Por eso, cuando oramos, vamos a un Dios que es nuestro amoroso Padre celestial. Podemos ir con un sentido de intimidad. Podemos ir con la misma confianza que un niño iría a un padre terrenal. Podemos ir con valentía. Nos estamos acercando a una deidad amorosa que no necesita ser sosegada, pero que nos abraza como Suyos. De hecho, ya que nosotros somos Sus hijos verdaderos, "Dios envió a vuestros corazones el Espíritu de su Hijo, el cual clama: ¡Abba, Padre!"(Gálatas 4:6). "Abba" es un término de profundo afecto, un término común para "padre" derivado del dialecto caldeo. Debido a que es fácil de pronunciar, era como los niños pequeños en los tiempos del Nuevo Testamento frecuentemente se dirigían a sus padres -como "papá" o "papito" en español hoy en día.
Sin embargo, cuando llamamos a Dios "Padre" o "Abba", no es un gesto casual de familiaridad insensible o presuntuosa. Si se usa adecuadamente, "Abba"- Padre- es una expresión de adoración profunda llena de confianza de niño: "Dios, reconozco que soy Tu hijo. Sé que me amas y me has dado acceso íntimo a Ti. Reconozco que tienes recursos ilimitados y que harás lo que es mejor para mí. Reconozco que tengo que obedecerte. Y reconozco que hagas lo que hagas, Tú sabes más. "Todo eso está implícito en la verdad de que Dios es nuestro Padre; y así es como Jesús nos enseñó a comenzar nuestras oraciones.

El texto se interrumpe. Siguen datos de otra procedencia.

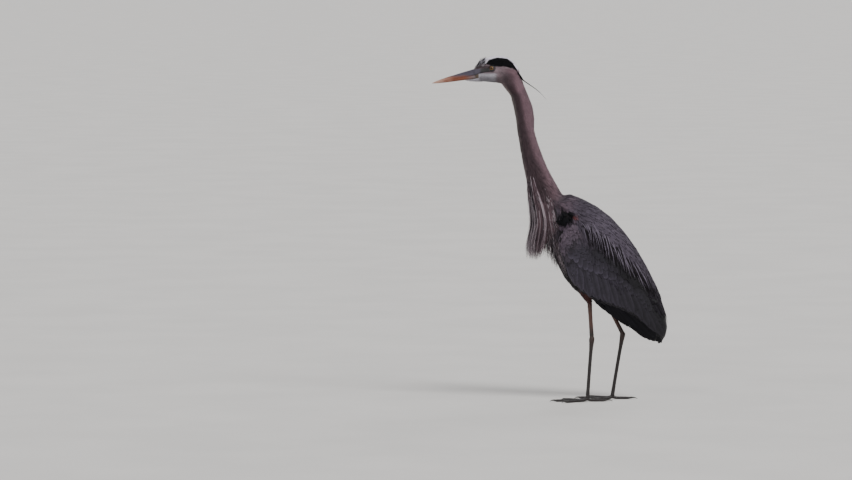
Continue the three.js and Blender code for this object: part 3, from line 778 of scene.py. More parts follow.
def lay(side, roots, tips, kind, sink, rise, bow=0.0, under=(), deep=0.0):
    """Courses drawn straight in the side view, from root to tip, and dropped onto that side.

    Where a part named in under lies over them, they keep deep below its surface.
    """
    body = form()
    along = np.array(kind.along)
    roots, tips = np.array(roots, float) * MM, np.array(tips, float) * MM
    count, steps = len(roots), len(along)
    sink, rise, bow = (np.broadcast_to(v * MM, count) for v in (sink, rise, bow))
    line = roots[:, None] + (tips - roots)[:, None] * along[None, :, None]
    across = unit(np.stack([-(tips - roots)[:, 1], (tips - roots)[:, 0]], 1))
    line = line + across[:, None] * (bow[:, None] * np.sin(math.pi * along)[None])[..., None]
    centre, normal = np.empty((count, steps, 3)), np.empty((count, steps, 3))
    covered, over = np.zeros((count, steps), bool), np.isin(KINDS, under)
    gap = np.linalg.norm(tips - roots, axis=1) / steps
    for n in range(count):
        y, up, slope = side * 0.06, Vector((0, side, 0)), 0.0
        for k in range(steps):
            x, z = line[n, k]
            hit, facing, face, _ = body.tree.ray_cast(Vector((x, side * 0.3, z)), Vector((0, -side, 0)))
            met = hit is not None and (k == 0 or abs(hit.y - y) < 8 * MM + 0.3 * gap[n])
            if met and hit.y * side > 0:
                covered[n, k] = over[body.face_part[face]]
                slope = (hit.y - y) * 0.5 if k else 0.0
                y, up = hit.y, (0.5 * up + 0.5 * facing).normalized() if k else facing
            else:
                y += slope
            centre[n, k], normal[n, k] = (x, y, z), up
    ahead = unit(np.gradient(centre, axis=1))
    normal = flat_on(normal, ahead)
    lifted = raised(centre, normal, sink, rise, along)
    return np.where(covered[..., None], centre - normal * deep * MM, lifted), normal, ahead


def hang(line, outward):
    """Courses along given lines, whose flat side faces outward."""
    ahead = unit(np.gradient(line, axis=1))
    return line, flat_on(outward, ahead), ahead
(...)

No se equivoque. Cuando oramos a Dios como nuestro Padre celestial, no sólo estamos reconociendo nuestra responsabilidad para obedecerle; también estamos confesando que Él tiene el derecho de darnos lo que Él sabe que es mejor. Por sobre todo, le estamos ofreciendo alabanza y agradecimiento por Su gracia amorosa, mientras que confesamos nuestra propia confianza y dependencia. En resumen, llegamos a Él como niños que Le adoran -y todo eso está implícito en la primera palabra de la oración modelo de Jesús.